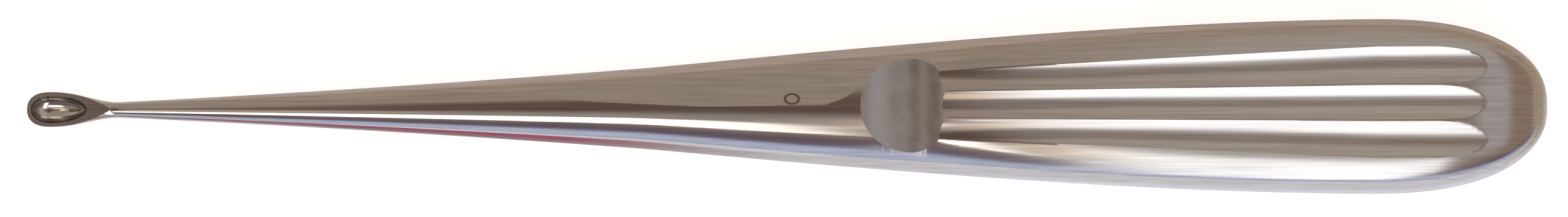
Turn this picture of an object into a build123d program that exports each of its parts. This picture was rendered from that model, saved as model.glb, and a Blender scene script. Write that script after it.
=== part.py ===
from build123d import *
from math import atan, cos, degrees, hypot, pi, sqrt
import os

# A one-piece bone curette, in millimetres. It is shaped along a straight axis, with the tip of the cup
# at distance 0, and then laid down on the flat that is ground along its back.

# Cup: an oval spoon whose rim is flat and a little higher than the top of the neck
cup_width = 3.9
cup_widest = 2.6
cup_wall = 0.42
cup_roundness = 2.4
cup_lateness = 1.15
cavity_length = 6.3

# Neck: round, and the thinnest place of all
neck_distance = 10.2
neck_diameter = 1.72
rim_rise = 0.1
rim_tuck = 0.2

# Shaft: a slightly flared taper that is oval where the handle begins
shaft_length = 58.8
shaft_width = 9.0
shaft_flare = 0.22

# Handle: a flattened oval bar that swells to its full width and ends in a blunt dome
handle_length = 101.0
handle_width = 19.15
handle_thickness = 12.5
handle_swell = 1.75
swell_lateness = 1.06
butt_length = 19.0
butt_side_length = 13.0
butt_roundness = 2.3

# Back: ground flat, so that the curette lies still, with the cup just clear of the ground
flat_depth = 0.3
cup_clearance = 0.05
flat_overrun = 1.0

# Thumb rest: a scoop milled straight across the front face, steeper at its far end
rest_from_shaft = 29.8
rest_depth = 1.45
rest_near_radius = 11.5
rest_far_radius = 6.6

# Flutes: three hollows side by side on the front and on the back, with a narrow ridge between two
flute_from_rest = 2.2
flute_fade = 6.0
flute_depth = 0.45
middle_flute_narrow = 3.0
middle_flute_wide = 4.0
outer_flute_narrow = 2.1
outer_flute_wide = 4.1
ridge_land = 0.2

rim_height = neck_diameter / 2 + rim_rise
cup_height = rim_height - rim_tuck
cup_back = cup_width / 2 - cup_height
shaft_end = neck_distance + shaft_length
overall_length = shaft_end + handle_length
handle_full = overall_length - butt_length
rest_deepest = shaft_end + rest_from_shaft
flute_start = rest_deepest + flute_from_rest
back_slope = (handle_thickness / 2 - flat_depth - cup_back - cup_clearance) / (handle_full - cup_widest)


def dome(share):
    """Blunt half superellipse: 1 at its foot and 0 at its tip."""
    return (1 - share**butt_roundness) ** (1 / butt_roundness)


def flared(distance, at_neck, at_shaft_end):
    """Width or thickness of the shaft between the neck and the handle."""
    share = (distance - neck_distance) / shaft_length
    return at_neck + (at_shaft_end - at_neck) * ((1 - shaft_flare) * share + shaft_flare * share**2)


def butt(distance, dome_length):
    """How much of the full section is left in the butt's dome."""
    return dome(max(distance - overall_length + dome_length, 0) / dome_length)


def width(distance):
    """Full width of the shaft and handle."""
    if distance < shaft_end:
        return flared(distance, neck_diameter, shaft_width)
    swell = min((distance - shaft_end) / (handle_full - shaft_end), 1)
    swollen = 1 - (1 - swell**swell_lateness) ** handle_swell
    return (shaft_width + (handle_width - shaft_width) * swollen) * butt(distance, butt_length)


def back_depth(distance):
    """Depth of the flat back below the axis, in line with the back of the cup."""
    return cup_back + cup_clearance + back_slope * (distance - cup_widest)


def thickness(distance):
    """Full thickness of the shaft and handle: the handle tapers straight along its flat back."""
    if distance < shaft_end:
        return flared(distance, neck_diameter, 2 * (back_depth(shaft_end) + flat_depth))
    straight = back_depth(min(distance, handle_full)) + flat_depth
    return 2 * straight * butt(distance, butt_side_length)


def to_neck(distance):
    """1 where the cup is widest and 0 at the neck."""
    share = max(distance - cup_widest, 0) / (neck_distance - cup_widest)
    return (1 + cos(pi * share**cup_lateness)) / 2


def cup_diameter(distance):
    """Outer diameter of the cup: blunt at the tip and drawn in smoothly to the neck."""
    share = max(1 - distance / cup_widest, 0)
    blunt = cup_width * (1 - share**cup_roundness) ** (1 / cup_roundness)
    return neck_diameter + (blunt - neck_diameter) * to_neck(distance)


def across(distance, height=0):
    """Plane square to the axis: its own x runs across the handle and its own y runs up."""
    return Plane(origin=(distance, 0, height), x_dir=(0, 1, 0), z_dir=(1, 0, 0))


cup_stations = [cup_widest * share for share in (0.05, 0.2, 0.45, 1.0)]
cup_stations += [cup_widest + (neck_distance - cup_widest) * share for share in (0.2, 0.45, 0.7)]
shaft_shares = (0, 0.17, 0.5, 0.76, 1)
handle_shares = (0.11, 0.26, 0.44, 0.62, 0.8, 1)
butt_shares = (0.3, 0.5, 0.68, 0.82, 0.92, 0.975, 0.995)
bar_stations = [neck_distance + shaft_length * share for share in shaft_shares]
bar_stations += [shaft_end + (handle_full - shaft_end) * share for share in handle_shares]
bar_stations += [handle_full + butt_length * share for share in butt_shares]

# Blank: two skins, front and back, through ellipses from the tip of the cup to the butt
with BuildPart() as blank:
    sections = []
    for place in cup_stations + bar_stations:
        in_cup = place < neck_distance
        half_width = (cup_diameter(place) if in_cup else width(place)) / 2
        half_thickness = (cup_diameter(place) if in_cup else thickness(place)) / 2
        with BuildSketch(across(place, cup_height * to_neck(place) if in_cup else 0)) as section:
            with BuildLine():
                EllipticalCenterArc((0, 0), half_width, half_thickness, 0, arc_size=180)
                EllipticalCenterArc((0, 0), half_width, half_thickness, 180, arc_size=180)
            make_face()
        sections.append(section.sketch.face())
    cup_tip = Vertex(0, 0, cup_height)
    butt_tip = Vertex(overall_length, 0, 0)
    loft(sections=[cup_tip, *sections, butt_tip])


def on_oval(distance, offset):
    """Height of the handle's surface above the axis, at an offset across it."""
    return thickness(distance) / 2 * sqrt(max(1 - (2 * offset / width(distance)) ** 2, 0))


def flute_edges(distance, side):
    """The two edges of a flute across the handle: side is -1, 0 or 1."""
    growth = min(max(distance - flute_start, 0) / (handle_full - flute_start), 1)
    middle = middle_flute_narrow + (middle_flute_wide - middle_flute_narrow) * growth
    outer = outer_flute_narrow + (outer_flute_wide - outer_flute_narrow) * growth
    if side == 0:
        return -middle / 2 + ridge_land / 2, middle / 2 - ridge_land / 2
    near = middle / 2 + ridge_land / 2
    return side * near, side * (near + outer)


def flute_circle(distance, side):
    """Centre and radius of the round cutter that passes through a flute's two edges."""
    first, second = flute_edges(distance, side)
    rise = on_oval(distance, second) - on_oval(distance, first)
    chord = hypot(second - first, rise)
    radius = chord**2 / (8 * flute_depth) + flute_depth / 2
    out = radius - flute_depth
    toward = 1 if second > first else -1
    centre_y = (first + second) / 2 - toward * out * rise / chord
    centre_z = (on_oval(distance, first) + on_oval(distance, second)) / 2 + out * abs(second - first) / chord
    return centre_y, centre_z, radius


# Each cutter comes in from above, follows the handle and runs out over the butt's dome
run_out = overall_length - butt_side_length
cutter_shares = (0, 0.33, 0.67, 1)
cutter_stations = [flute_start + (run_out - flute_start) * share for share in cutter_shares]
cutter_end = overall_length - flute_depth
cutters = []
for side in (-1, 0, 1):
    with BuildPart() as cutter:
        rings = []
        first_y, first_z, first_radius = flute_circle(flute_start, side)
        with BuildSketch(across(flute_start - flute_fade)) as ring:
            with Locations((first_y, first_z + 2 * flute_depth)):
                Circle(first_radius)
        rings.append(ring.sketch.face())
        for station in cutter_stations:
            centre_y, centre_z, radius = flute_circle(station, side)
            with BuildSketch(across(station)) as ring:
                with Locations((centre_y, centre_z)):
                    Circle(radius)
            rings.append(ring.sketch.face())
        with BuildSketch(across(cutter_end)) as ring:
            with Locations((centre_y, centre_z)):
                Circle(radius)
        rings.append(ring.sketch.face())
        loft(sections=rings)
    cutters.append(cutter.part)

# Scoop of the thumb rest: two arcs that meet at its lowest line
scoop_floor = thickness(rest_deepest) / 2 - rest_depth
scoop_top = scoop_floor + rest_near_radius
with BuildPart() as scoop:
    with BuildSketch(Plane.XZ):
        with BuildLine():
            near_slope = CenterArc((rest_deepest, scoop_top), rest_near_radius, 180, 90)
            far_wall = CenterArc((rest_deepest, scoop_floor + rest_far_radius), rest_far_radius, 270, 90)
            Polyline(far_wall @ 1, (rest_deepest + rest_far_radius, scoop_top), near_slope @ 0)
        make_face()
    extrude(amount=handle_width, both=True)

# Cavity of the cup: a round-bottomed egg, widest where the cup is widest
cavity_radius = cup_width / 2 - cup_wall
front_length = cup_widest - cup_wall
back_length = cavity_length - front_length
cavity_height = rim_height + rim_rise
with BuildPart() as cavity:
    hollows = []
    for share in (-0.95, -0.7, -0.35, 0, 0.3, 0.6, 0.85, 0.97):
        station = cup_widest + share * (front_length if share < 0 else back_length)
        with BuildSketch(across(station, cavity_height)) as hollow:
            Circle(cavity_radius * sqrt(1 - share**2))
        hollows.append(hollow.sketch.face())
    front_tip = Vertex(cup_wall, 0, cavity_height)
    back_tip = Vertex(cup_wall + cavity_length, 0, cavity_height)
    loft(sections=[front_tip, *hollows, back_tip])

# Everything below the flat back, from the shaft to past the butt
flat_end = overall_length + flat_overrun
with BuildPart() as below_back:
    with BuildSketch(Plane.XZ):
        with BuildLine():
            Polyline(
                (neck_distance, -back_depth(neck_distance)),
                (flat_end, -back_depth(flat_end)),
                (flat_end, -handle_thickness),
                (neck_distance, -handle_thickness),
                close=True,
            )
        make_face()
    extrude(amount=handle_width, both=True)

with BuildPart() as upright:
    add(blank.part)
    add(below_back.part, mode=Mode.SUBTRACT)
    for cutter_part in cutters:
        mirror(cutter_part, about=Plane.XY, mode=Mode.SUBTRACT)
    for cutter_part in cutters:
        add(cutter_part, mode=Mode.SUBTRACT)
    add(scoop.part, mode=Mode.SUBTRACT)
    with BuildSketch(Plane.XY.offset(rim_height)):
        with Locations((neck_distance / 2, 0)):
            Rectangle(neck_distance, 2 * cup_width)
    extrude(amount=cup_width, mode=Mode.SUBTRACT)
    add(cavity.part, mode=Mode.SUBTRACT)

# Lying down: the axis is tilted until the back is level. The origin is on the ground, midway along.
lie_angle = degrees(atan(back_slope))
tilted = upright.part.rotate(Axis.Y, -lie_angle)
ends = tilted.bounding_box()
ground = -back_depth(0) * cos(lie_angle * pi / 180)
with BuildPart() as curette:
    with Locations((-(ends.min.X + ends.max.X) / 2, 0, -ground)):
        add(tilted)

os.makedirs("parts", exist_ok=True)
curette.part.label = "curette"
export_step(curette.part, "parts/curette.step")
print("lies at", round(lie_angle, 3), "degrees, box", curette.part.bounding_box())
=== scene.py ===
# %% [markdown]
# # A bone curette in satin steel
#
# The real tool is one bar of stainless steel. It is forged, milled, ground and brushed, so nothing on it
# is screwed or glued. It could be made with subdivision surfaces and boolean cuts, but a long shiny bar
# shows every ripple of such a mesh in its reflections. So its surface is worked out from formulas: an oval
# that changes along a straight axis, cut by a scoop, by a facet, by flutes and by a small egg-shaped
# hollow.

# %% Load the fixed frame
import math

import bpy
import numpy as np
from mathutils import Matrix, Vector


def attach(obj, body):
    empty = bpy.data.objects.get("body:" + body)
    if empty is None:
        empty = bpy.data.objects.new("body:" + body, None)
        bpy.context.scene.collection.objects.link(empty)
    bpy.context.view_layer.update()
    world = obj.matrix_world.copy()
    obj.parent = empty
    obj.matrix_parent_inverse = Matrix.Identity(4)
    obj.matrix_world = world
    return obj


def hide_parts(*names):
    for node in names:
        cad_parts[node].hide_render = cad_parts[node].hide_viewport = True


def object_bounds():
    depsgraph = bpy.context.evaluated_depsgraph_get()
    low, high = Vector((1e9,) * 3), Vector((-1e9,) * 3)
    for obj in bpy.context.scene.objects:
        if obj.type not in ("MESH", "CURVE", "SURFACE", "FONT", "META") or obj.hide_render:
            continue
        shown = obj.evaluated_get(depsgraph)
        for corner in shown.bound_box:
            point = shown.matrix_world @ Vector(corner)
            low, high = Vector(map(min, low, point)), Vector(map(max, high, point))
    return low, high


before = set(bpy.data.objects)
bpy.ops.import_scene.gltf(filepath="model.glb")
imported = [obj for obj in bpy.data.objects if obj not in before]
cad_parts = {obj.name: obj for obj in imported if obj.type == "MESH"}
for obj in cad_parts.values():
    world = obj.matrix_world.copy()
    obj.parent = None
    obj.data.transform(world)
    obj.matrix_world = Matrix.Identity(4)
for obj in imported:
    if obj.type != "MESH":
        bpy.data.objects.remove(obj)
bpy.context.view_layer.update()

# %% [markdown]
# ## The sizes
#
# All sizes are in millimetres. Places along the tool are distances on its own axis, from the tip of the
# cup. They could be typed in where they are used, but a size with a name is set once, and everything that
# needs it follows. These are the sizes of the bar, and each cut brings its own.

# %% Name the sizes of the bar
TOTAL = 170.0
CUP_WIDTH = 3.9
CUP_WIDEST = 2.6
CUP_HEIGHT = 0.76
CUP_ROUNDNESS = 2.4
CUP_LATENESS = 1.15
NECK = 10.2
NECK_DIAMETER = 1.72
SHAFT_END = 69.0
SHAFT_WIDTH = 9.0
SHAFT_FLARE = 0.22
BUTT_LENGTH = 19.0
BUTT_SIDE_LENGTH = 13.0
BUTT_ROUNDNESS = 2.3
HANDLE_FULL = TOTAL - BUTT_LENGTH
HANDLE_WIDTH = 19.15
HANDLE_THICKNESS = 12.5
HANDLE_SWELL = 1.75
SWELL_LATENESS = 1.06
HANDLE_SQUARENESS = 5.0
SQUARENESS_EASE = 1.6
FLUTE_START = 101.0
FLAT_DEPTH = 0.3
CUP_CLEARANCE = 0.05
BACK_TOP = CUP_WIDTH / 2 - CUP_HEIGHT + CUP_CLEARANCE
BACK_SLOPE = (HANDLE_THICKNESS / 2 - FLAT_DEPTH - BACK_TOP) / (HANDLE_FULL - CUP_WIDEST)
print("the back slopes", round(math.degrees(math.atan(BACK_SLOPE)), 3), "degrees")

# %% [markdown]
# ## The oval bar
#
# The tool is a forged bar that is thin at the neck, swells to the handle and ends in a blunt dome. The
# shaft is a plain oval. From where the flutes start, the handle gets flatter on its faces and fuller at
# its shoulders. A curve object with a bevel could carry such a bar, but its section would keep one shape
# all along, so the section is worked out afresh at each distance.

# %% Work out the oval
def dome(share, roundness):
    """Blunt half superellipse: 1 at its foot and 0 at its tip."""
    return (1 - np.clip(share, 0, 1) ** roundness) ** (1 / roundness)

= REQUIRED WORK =
Begin with the line containing "bpy.context.scene.collection.objects.link(empty)" and end with the line containing "for node in"; repeat every line from start to finish exactly, and nothing outside them.

= OUTPUT FOR THIS TASK =
        bpy.context.scene.collection.objects.link(empty)
    bpy.context.view_layer.update()
    world = obj.matrix_world.copy()
    obj.parent = empty
    obj.matrix_parent_inverse = Matrix.Identity(4)
    obj.matrix_world = world
    return obj


def hide_parts(*names):
    for node in names:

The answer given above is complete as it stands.